11. The order of detention is also invalid due to non application of mind of the detaining authority. This essential document which negatived the imputation that the activities of the detenu were prejudicial to the supplies and services essential to the community, was admittedly before the detaining authority, but it left out of consideration and reached a satisfaction which no reasonable person could have arrived at Therefore, one of the grounds or purpose of detention is bad. This is the main purpose of detention is or the substantial ground of detention. If one ground fails the entire order of detention must be set aside as it cannot the predicated that the detaining authority would have detained the petitioner on the other ground or purpose.

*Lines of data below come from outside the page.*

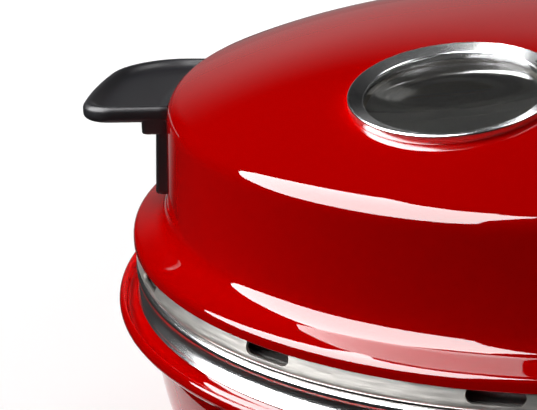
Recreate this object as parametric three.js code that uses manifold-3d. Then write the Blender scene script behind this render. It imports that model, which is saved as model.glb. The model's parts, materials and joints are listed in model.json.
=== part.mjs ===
// Electric pizza oven: a painted base with a stone over an element, and a domed lid hinged at the rear.
// Millimetres, +Z up. The front is -Y. The origin is on the table under the middle of the whole outline.
import * as THREE from 'three';
import { mergeVertices } from 'three/addons/utils/BufferGeometryUtils.js';
import Module from 'manifold-3d';

const wasm = await Module();
wasm.setup();

// Shared sizes
const gap = 0.3;            // between pieces that touch
const overrun = 5;          // how far a cutter runs past what it cuts
const longRun = 20;         // the same where it also passes what stands out beside it
const roundSides = 40;      // sides of the large turned pieces
const eyeSides = 28;        // sides of the window's pieces
const middleSides = 20;     // sides of the knobs, the hinge and the feet
const smallSides = 10;      // sides of small round pieces
const edgeZ = 118;          // lid's lower edge above the table
const degree = Math.PI / 180;

// Lid shell, heights from the lid's lower edge
const lid = {
  sheet: 1.4, edgeR: 170, edgeFace: 2.5, lipIn: 2, lipZ: 5.2, flangeWidth: 10, flangeInZ: 8.7, shelf: 14.4, wallFootZ: 15,
  draft: 0.9, wallTopZ: 48.1, shoulderR: 6.3, shoulderH: 9.35, crown: 25.5, crownPower: 2.57,
};
lid.lipR = lid.edgeR - lid.lipIn;
lid.flangeInR = lid.edgeR - lid.flangeWidth;
lid.wallFootR = lid.edgeR - lid.shelf;
lid.wallTopR = lid.wallFootR - lid.draft;
const crownShares = [0.9, 0.76, 0.56, 0.3, 0];
const domeR = lid.wallTopR - lid.shoulderR;
const shoulderTopZ = lid.wallTopZ + lid.shoulderH;

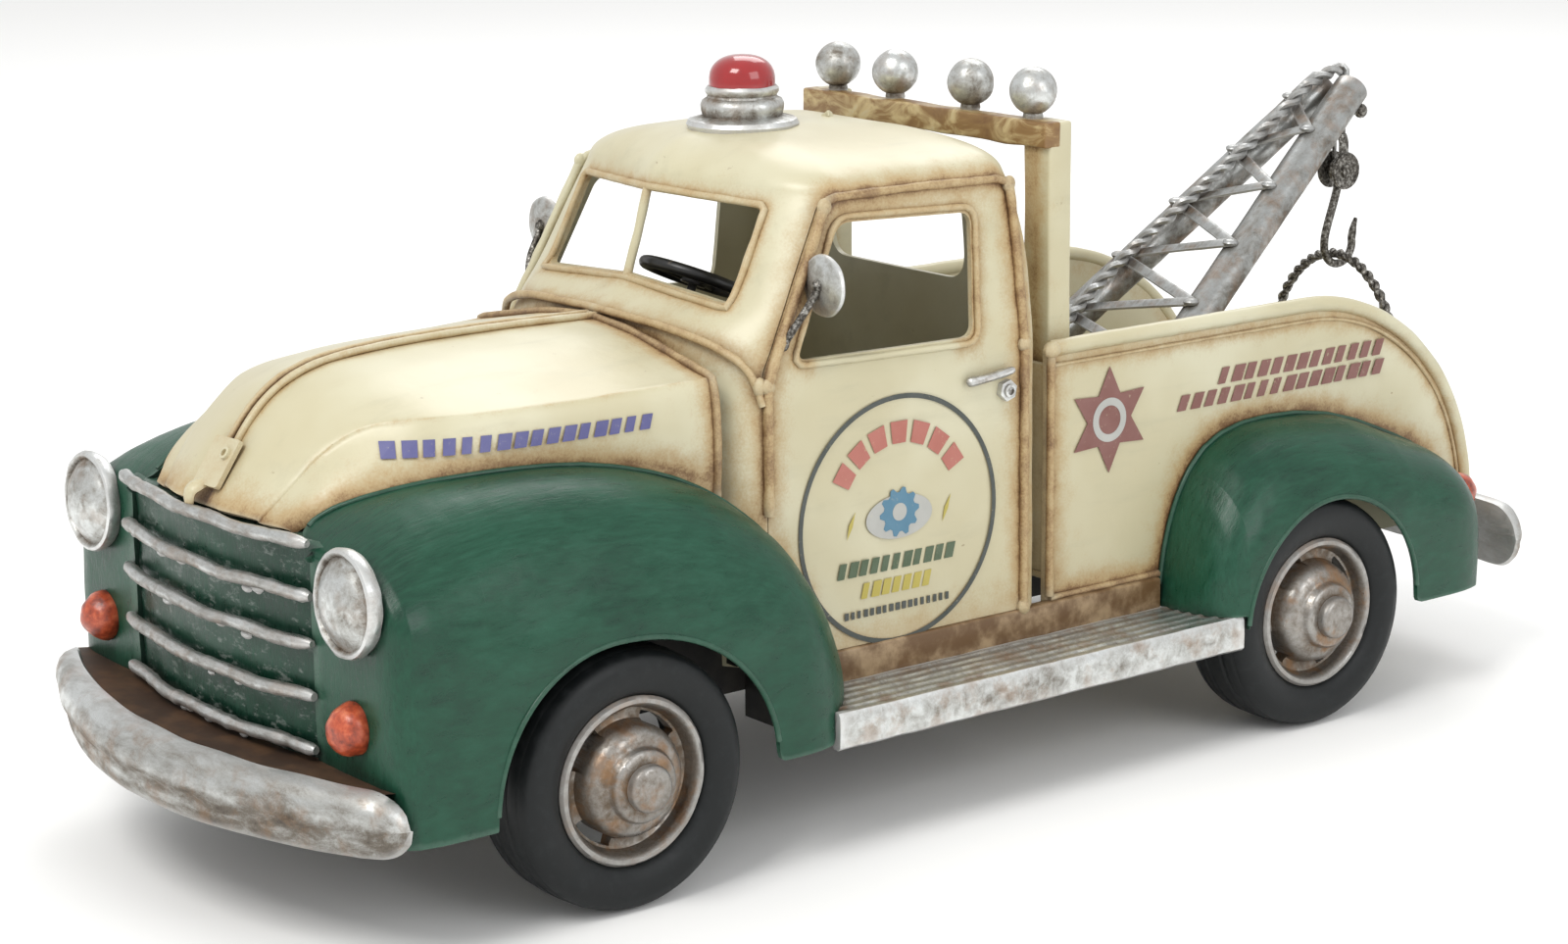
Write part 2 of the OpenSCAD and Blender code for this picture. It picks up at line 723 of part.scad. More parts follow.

12. Now, turning to the question of the public order we find that there was no resolution taken in any of the meetings to create any law and order problem not to speak of public order. It is too remote to draw a conclusion that the resolution included creation of public disorder. There is no averment in the grounds that the meeting resolved to create any public disorder. If taking advantage of the bundh some persons commit some offences the persons involved in the resolution cannot be detained for preventing them from acting in a manner prejudicial to the maintenance of public order. There is no smell of creation of any law and order or to disturb public order in the resolution. Therefore, this ground of detention is based no non-existent material.

For the foregoing reasons we hold that the impugned order of detention is invalid, and, accordingly we allow the petition and direct that the petitioner should be set at liberty forthwith.